Labour is considered to be a centre-left party. It was initially formed as a means for the trade union movement to establish political representation for itself at Westminster. The Labour Party only gained a “socialist” commitment with the original party constitution of 1918, but that “socialist” element, the original Clause IV, was seen by its strongest advocates as a straightforward commitment to the “common ownership”, or nationalisation, of the “means of production, distribution and exchange”. Although about a third of British industry was taken into public ownership after the Second World War and remained so until the 1980s, the right of the party were questioning the validity of expanding on this objective by the late 1950s. Influenced by Anthony Crosland’s book The Future of Socialism (1956), the circle around party leader Hugh Gaitskell felt that the commitment was no longer necessary. While an attempt to remove Clause IV from the party constitution in 1959 failed, Tony Blair and the “modernisers” saw the issue as putting off potential voters, and were successful 35 years later, with only limited opposition from senior figures in the party.
Historically influenced by Keynesian economics, the party favoured government intervention in the economy, and the redistribution of wealth. Taxation was seen as a means to achieve a “major redistribution of wealth and income” in the October 1974 election manifesto. The party also desired increased rights for workers and a welfare state including publicly funded healthcare. From the late-1980s onwards, the party adopted free-market policies, leading many observers to describe the Labour Party as social democratic or the Third Way, rather than democratic socialist. Other commentators go further and argue that traditional social democratic parties across Europe, including the British Labour Party, have been so deeply transformed in recent years that it is no longer possible to describe them ideologically as “social democratic”, and claim that this ideological shift has put new strains on the Labour Party’s traditional relationship with the trade unions. Within the party, differentiation was made between the social democratic and the socialist wings of the party, the latter often subscribed to a radical socialist, even Marxist, ideology.
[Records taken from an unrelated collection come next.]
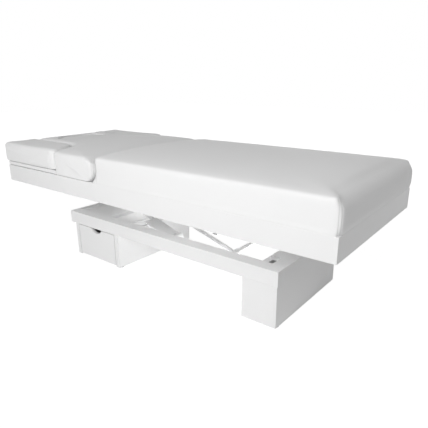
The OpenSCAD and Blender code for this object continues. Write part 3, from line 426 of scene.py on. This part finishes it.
def shell(outline, low, top, edge, crown, middle, heel=0.004, step=0.008):
    """Rings over an outline. Up the wall a ring is drawn in by heel at the bottom, easing to nothing at
    half height. Over the edge it is drawn in by r (1 - cos a) and rises by r sin a, where the radius r
    may differ from point to point. Inside, rings shrink to the middle and take their height from crown."""
    line = evenly(outline, step)
    count = len(line)
    ahead, behind = np.roll(line, -1, 0), np.roll(line, 1, 0)
    way = ahead - behind
    out = np.stack([way[:, 1], -way[:, 0]], 1) / np.linalg.norm(way, axis=1)[:, None]
    radius = np.broadcast_to(edge(line) if callable(edge) else edge, count)
    drawn = np.broadcast_to(heel(line) if callable(heel) else heel, count)
    up = np.linspace(0, 1, WALL_RINGS + 1)[:-1, None]
    wall_in = drawn * np.clip(1 - 2.2 * up, 0, 1) ** 2
    wall_z = low + (top - radius - low) * up
    a = np.radians(np.linspace(0, 84, EDGE_RINGS))[:, None]
    draws = np.vstack([wall_in, radius * (1 - np.cos(a))])
    heights = np.vstack([wall_z, top - radius + radius * np.sin(a)])
    rings = line[None] - out[None] * draws[..., None]
    inner = np.linspace(1, 0, TOP_RINGS + 1)[1:-1, None, None]
    tops = middle + (rings[-1] - middle)[None] * inner
    blend = np.clip((1 - inner[..., 0]) * 12, 0, 1)
    lids = heights[-1] + (top - heights[-1]) * blend
    grid = np.concatenate([np.dstack([rings, heights]), np.dstack([tops, lids + np.zeros(tops.shape[:2])])])
    inside = np.arange(len(grid)) >= len(rings)
    grid[inside, :, 2] += crown(grid[inside, :, 0], grid[inside, :, 1])
    return grid


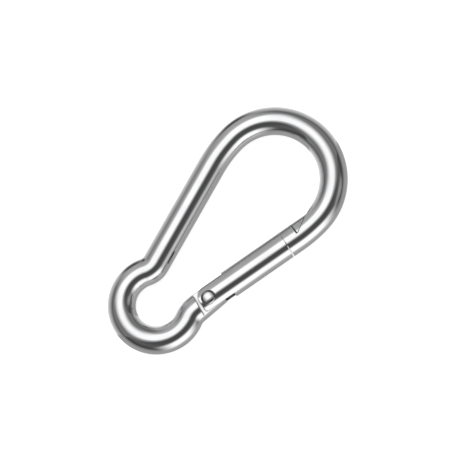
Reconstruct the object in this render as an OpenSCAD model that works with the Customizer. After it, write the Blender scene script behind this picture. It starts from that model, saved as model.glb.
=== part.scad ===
// Pear-shaped spring snap hook bent from one round bar, with an inward-opening
// sprung gate. It lies flat: +X runs from the small eye to the large bow, +Y
// towards the plain leg, +Z up. The origin is the middle of its bounding box.

/* [Overall] */
// Length over the small eye and the large bow
overall_l = 100; // [98:0.5:104]
// Width over the large bow
overall_w = 50; // [49:0.5:51]
// Diameter of the bar that the body is bent from
bar_d = 9.7; // [9.4:0.1:10]
// Inside diameter of the small eye
eye_d = 14.2; // [13.9:0.1:14.4]

/* [Bends] */
// Slope of the plain leg from the long axis, in degrees
spine_slope = 13.6; // [13:0.1:14]
// Slope of the gate from the long axis, in degrees
gate_slope = 12.4; // [12:0.1:13]
// Centreline radius of the easing bends between the bow and the legs
ease_r = 45; // [40:1:50]
// Angle turned by the easing bend on the plain leg
spine_ease = 15; // [13:0.5:17]
// Angle turned by the easing bend at the nose
gate_ease = 12; // [11:0.5:13]
// Centreline radius of the reverse bend between the small eye and the plain leg
spine_neck_r = 6.2; // [5.8:0.1:6.6]
// Centreline radius of the reverse bend between the small eye and the tongue
tongue_neck_r = 8; // [7:0.5:9]

/* [Gate] */
// Distance along the gate's axis from the eye centre to the rivet
pin_x = 15.95; // [15.8:0.05:16.2]
// How far the rivet sits off the gate's axis, towards the outside
pin_offset = 0.4; // [0.3:0.1:0.5]
// Length of the gate from the rivet to its nose joint
gate_l = 31.75; // [31.5:0.05:32]
// Length of the fork beyond the rivet, at the hinge end
fork_back = 3.2; // [3:0.1:3.4]
// Depth of the fork's slot on the other side of the rivet
fork_depth = 8; // [7.8:0.1:9]
// Width of the fork's slot
fork_gap = 5.74; // [5.6:0.02:5.9]
// Radius that rounds the fork's inner corner
fork_round = 4.2; // [4:0.1:4.4]

/* [Tongue] */
// Slope of the tongue's sides from the gate's axis, in degrees
tongue_tilt = 6; // [5:0.5:7]
// How far the tongue's middle lies outside the gate's axis beside the rivet
tongue_out = 0.1; // [0:0.05:0.2]
// Distance from the rivet back to the shoulder, where the full round bar begins
shoulder_back = 4.4; // [4.2:0.1:4.6]
// Slope of the shoulder from square, in degrees
shoulder_tilt = 5; // [4:0.2:6]

/* [Rivet] */
// Diameter of the rivet's shank
pin_d = 3.2; // [3:0.1:3.4]
// Diameter of the rivet's domed heads
head_d = 4.25; // [4:0.05:4.4]
// Diameter of the counterbore round each head
counterbore_d = 5; // [4.8:0.1:5.2]
// Height of the counterbore's floor above the mid-plane
counterbore_z = 4; // [3.9:0.05:4.1]

/* [Nose] */
// Length of the slotted stub that the gate's head hooks behind
stub_l = 4.7; // [4.6:0.05:4.9]
// Width of the slot in the stub
nose_slot_w = 3.3; // [3.1:0.1:3.5]
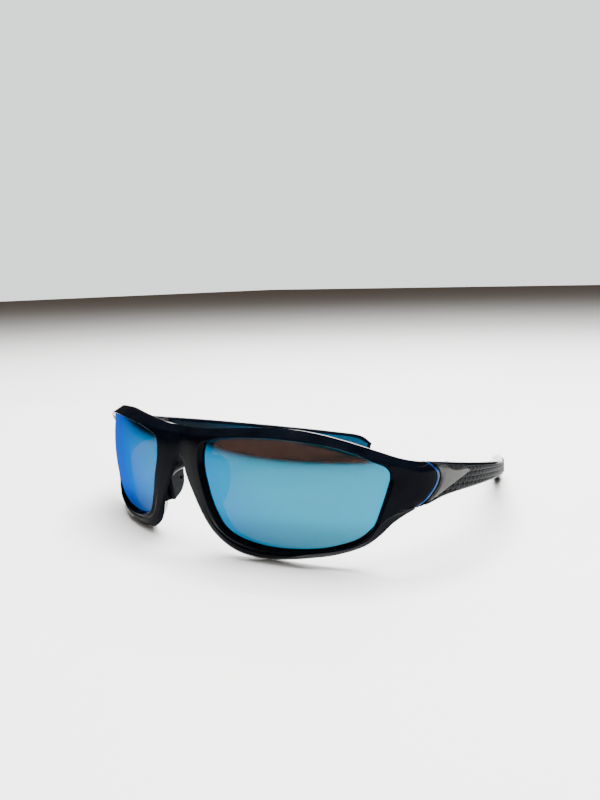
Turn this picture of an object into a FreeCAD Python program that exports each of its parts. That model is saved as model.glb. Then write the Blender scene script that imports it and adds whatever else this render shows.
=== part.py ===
import FreeCAD, Part
import Sketcher
import math
import os
from FreeCAD import Placement, Rotation, Vector

# Wraparound sport sunglasses, open and standing on a table: +Z up, the front faces -Y,
# +X is the wearer's left, and the arms run back towards +Y.  The left side is drawn and
# the right side is its mirror image.  Outlines are drawn in millimetres from the table
# plane, the middle plane and the plane through the bridge's "y = 0" datum; each node's
# placement then moves that datum so that the origin is the bottom centre of the open pair.

DRIVING_DIMENSIONS = [
    ("lens_radius", 68.4, "front surface of the spherical lens"),
    ("lens_thick", 2.0, "lens thickness"),
    ("lens_seat", 0.9, "how far the lens edge sits in the rim's groove"),
    ("lens_centre_x", 14.4, "sphere centre, sideways from the middle plane"),
    ("lens_centre_y", 52.6, "sphere centre, behind the bridge datum"),
    ("lens_centre_z", 25.1, "sphere centre above the table"),
    ("rim_proud", 1.5, "rim face in front of the lens surface"),
    ("rim_depth", 5.6, "rim thickness, front to back"),
    ("joint_x", 72.8, "outer face at the arm joint, sideways"),
    ("joint_y", 19.6, "outer face at the arm joint, front to back"),
    ("joint_heading", 8.0, "degrees outward of straight back, at the joint"),
    ("rim_heading", 42.0, "degrees outward where the endpiece leaves the rim"),
    ("endpiece_bend", 26.0, "plan radius of the endpiece's outer face"),
    ("endpiece_thick", 5.0, "endpiece wall"),
    ("arm_bend", 93.1, "plan radius of the arm's outer face"),
    ("arm_tip_heading", 28.5, "degrees inward at the arm's straight rear part"),
    ("arm_straight", 56.6, "length of the straight rear part"),
    ("arm_thick", 4.0, "arm thickness"),
    ("arm_gap", 0.45, "gap between the accent strip and the arm"),
    ("panel_thick", 0.9, "outer grip panel and badge plate"),
    ("liner_thick", 0.7, "coloured inner liner"),
    ("liner_border", 1.1, "black border round the liner"),
    ("liner_start_y", 36.0, "front end of the coloured liner"),
    ("grip_border", 0.6, "border above and below the grip panel"),
    ("grip_end_y", 104.0, "rear end of the textured grip"),
    ("strip_width", 1.1, "accent strip, along the arm"),
    ("strip_depth", 1.6, "accent strip, into the endpiece"),
    ("hinge_x", 67.0, "hinge axis, sideways"),
    ("hinge_y", 21.0, "hinge axis, front to back"),
    ("hinge_z", 24.9, "middle of the hinge"),
    ("hinge_tall", 7.0, "height of the hinge"),
    ("knuckle_rad", 1.5, "outside radius of the knuckles"),
    ("knuckle_mid", 3.0, "height of the arm leaf's middle knuckle"),
    ("knuckle_gap", 0.15, "gap between knuckles, along the axis"),
    ("knuckle_room", 0.3, "space round the knuckles in the plastic"),
    ("leaf_thick", 0.8, "hinge leaf plate"),
    ("leaf_offset", 0.5, "plate's inner face, outboard of the axis"),
    ("leaf_front", 9.0, "front leaf's reach forward of the axis"),
    ("leaf_rear", 11.5, "rear leaf's reach behind the axis"),
    ("leaf_clear", 1.9, "where the full-height plate starts, from the axis"),
    ("neck_lap", 1.0, "overlap of the rear leaf's neck and its plate"),
    ("seat_reach", 9.0, "leaf seats' reach inward from the plates"),
    ("seat_behind", 5.0, "front leaf seat's reach behind the axis"),
    ("boss_past", 0.8, "plastic boss, past the rear leaf's end"),
    ("boss_deep", 2.2, "plastic boss, outboard of the rear leaf"),
    ("pin_rad", 0.7, "hinge screw shank"),
    ("pin_fit", 0.03, "running clearance round the shank"),
    ("pin_head_rad", 1.3, "hinge screw head"),
    ("pin_head_tall", 0.6, "hinge screw head height"),
    ("fixing_rad", 0.6, "leaf fixing screw shank"),
    ("fixing_long", 2.2, "fixing screw length below the plate"),
    ("fixing_head_rad", 1.05, "fixing screw head"),
    ("fixing_head_tall", 0.6, "fixing screw head height"),
    ("fixing_pitch", 3.4, "spacing of the two fixing screws"),
    ("fixing_front", 6.2, "front fixing screws, ahead of the axis"),
    ("fixing_rear", 7.5, "rear fixing screws, behind the axis"),
    ("pad_thick", 1.5, "rubber nose pad"),
    ("pad_inset", 0.5, "pad edge, inside the wing's edge"),
    ("pad_setback", 2.2, "pad's front edge, behind the wing's front edge"),
    ("pad_room", 0.3, "space round the pad in the rim"),
    ("wing_thick", 1.8, "nose wing that carries the pad"),
    ("pad_hole_rad", 0.65, "vent hole in the pad"),
    ("pad_hole_pitch", 2.8, "spacing of the vent holes"),
    ("pad_tilt", 10.0, "degrees, pad top leans to the middle plane"),
    ("pad_flare", 7.0, "degrees, pad opens towards the back"),
    ("depth_centre", 54.9, "middle of the open pair behind the bridge datum"),
]

doc = FreeCAD.newDocument("SportSunglasses")
sheet = doc.addObject("Spreadsheet::Sheet", "Dimensions")
for row, (alias, number, meaning) in enumerate(DRIVING_DIMENSIONS, start=1):
    sheet.set(f"A{row}", alias)
    sheet.set(f"B{row}", str(number))
    sheet.set(f"C{row}", meaning)
    sheet.setAlias(f"B{row}", alias)
doc.recompute()


def size(alias):
    return float(sheet.get(alias))


LEFT, RIGHT = "left", "right"
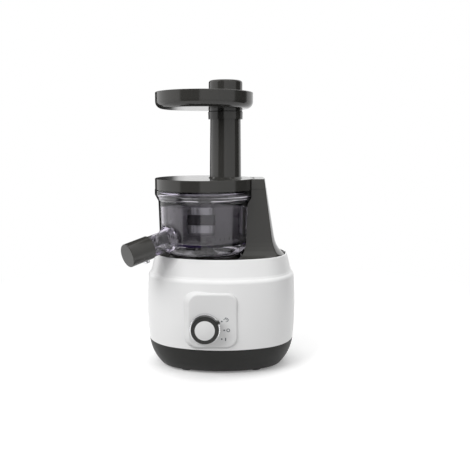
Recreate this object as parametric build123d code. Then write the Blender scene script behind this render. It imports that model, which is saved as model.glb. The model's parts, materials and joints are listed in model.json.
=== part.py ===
from build123d import *
import math
import os

# Cold press juicer, in millimetres. Z is up and the origin is on the worktop under the base centre.
# X runs to the right of someone who faces the control knob, and Y runs away from them.

# ---------------------------------------------------------------- clearances
GAP = 0.3              # between pieces that slide, lift or turn past each other
SHAFT_GAP = 0.05       # radial, a shaft in its bearing
SEAT_GAP = 0.3         # under a piece that stands on another

# ---------------------------------------------------------------- base, oval in plan
RIM_HALF_WIDTH = 98.6
RIM_HALF_DEPTH = 66.0
END_RADIUS = 58.0      # of the oval's two ends, at the rim
RIM_HEIGHT = 169.0
LEDGE_HEIGHT = 141.0   # foot of the upper ring
SPLIT_HEIGHT = 41.0    # joint between the white housing and the dark pan
HOUSING_WALL = 2.5
RIM_ROUND = 1.2        # rise of the rounded rim
LEDGE_OUT = 10.6       # how far the ledge stands out from the rim
BULGE_OUT = 12.6       # widest place of the housing, out from the rim
BULGE_HEIGHT = 92.0
SPLIT_OUT = 10.4
RING_OUT = 5.9         # foot of the upper ring, out from the rim
LEDGE_SHOULDER = 6.0   # from the ledge down to where its round starts
LEDGE_CORNER_OUT = 1.0 # middle of that round, in from the shoulder
LEDGE_CORNER_DROP = 1.8
LEDGE_SLOPE = 0.6      # rise of the ledge towards the ring
RING_FILLET = 1.5      # hollow at the foot of the ring
RING_FILLET_RISE = 3.6
PAN_FLOOR_OUT = -6.0   # edge of the flat underside, out from the rim
PAN_FLOOR_HEIGHT = 4.0
PAN_FLOOR_THICK = 3.0
PAN_BELLY_OUT = 4.6    # side of the pan half way up, out from the rim
PAN_BELLY_HEIGHT = 20.0
PAN_LAP = 1.0          # of the pan's floor under its side
PAN_TONGUE = 4.0       # height of the pan's tongue inside the housing
TONGUE_ROOT = 4.0      # how far below the joint it starts
TONGUE_THICK = 1.6
VENT_COUNT = 7
VENT_PITCH = 9.0
VENT_WIDTH = 4.0
VENT_LENGTH = 28.0
FOOT_RADIUS = 10.0
FOOT_X = 50.0
FOOT_Y = 36.0
FOOT_SINK = 1.5        # depth of a foot's seat in the pan
FOOT_EDGE = 1.0
COLUMN_X = 76.0        # screw columns that join the pan and the housing
COLUMN_Y = 30.0
COLUMN_RADIUS = 5.0
COLUMN_TOP = 62.0
COLUMN_LOW = 46.0
COLUMN_WEB = 2.4       # thickness of the web that ties a column to the wall
COLUMN_WEB_REACH = 25.0
SCREW_RADIUS = 1.8
SCREW_HEAD_RADIUS = 3.4
SCREW_HEAD_HEIGHT = 2.4
SCREW_END_SPARE = 2.0  # between a screw's end and the bottom of its hole
SCREW_WAY = 0.3        # round a screw's shank in the pan
SCREW_HEAD_WAY = 0.5
SCOOP_RADIUS = 50.0    # valley in the upper ring, below the spout
SCOOP_DEPTH = 5.0      # at the rim
SCOOP_TILT = 26.5      # from upright, so that it fades out above the ledge
SCOOP_LENGTH = 120.0
SCOOP_TURN = 7.0        # round the end of the oval, from below the spout towards the front

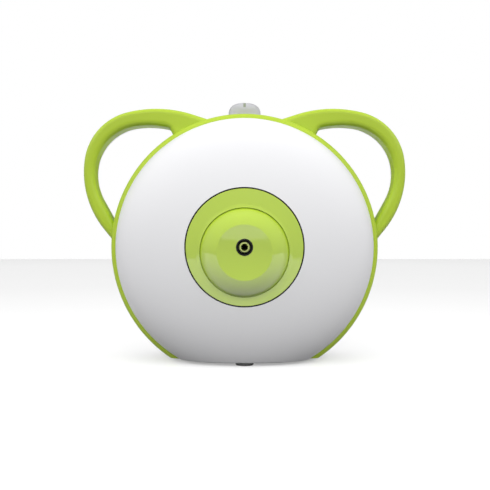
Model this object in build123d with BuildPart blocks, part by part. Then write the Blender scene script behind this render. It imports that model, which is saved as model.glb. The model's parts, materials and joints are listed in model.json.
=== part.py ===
"""Round tabletop suction unit for clearing a child's nose, as an assembly of separate pieces.

Millimetres. +Z is up and -Y is the front. The origin is on the surface that the unit stands on,
below the middle of its bounding box.
"""

import os
from math import asin, cos, degrees, radians, sin

from build123d import *

os.makedirs("parts", exist_ok=True)

# Housing
AXIS_Z = 100.4  # height of the round body's axis
BASE_Z = 2.5  # underside of the housing, which stands on its feet
BODY_R = 118.0
SEAM_R = 113.0  # where the front cover meets the frame
WALL = 2.6
RIM_Y = -3.0  # plane of the seam between front cover and frame
COVER_BULGE = 47.0
LEDGE_Y = 2.0  # the cover's edge rests here, on the frame's web
WEB_THICK = 3.0
WEB_BACK_Y = LEDGE_Y + WEB_THICK
WEB_R = 104.0
FRAME_BACK_Y = 15.0  # plane of the seam between frame and rear shell
BACK_Y = 59.0
BACK_FLAT_R = 77.0
BACK_CURVE_Y = 34.0  # where the rear shell starts to curve in
GAP = 0.15  # clearance between pieces that are fitted by hand

# Ear-shaped carrying handles: tangent arcs, each (radius, degrees turned clockwise)
EAR_FRONT_Y = 3.0
EAR_SEAM_Y = 18.0  # between the frame's part of an ear and the rear shell's
EAR_BACK_Y = 24.0
EAR_EDGE_R = 4.7
EAR_OUTER_START = (46.1, 118.5)
EAR_OUTER_HEADING = 18.0
EAR_OUTER_ARCS = [(106.6, 32.3), (50.6, 67.5), (81.4, 47.3)]
EAR_HOLE_START = (67.0, 106.4)
EAR_HOLE_HEADING = 13.5
EAR_HOLE_ARCS = [(82.0, 21.4), (42.0, 77.2), (48.5, 34.0)]
EAR_HOLE_CORNER_R = 4.0

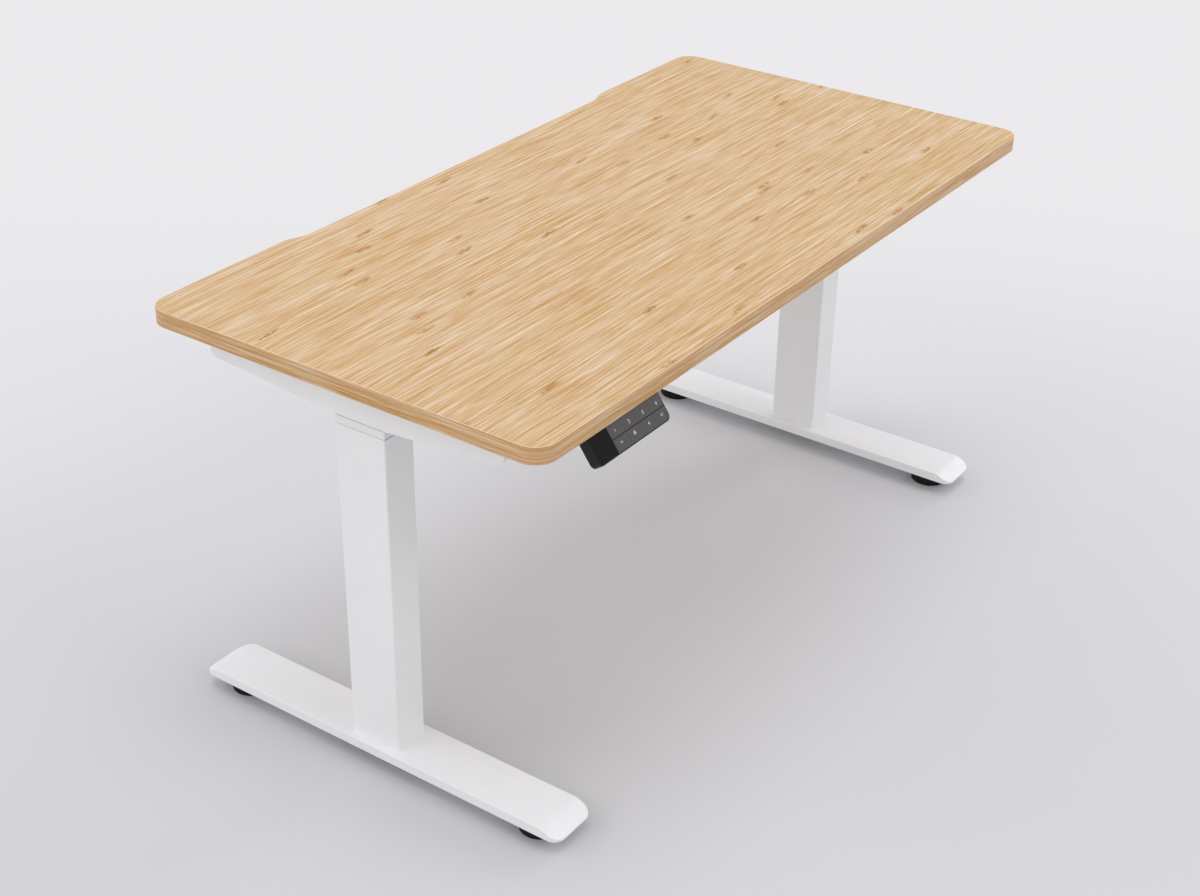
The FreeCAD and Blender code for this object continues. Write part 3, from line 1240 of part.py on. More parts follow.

While affirming a commitment to democratic socialism, the new version of Clause IV no longer definitely commits the party to public ownership of industry and in its place advocates “the enterprise of the market and the rigour of competition” along with “high-quality public services either owned by the public or accountable to them”. In more recent times, a limited number of MPs in the Socialist Campaign Group and the Labour Representation Committee have seen themselves as the standard-bearers for the radical socialist tradition in contrast to the democratic socialist tradition represented by organisations such as Compass and the magazine Tribune. The group Progress, founded in 1996, represents the centrist position in the party and was opposed to the Corbyn leadership. In 2015, Momentum was created by Jon Lansman as a grass-roots left-wing organisation following Jeremy Corbyn’s election as party leader. Rather than organising among the PLP, Momentum is a rank and file grouping with an estimated 40,000 members. The party also has a Christian socialist faction within the Christians on the Left society.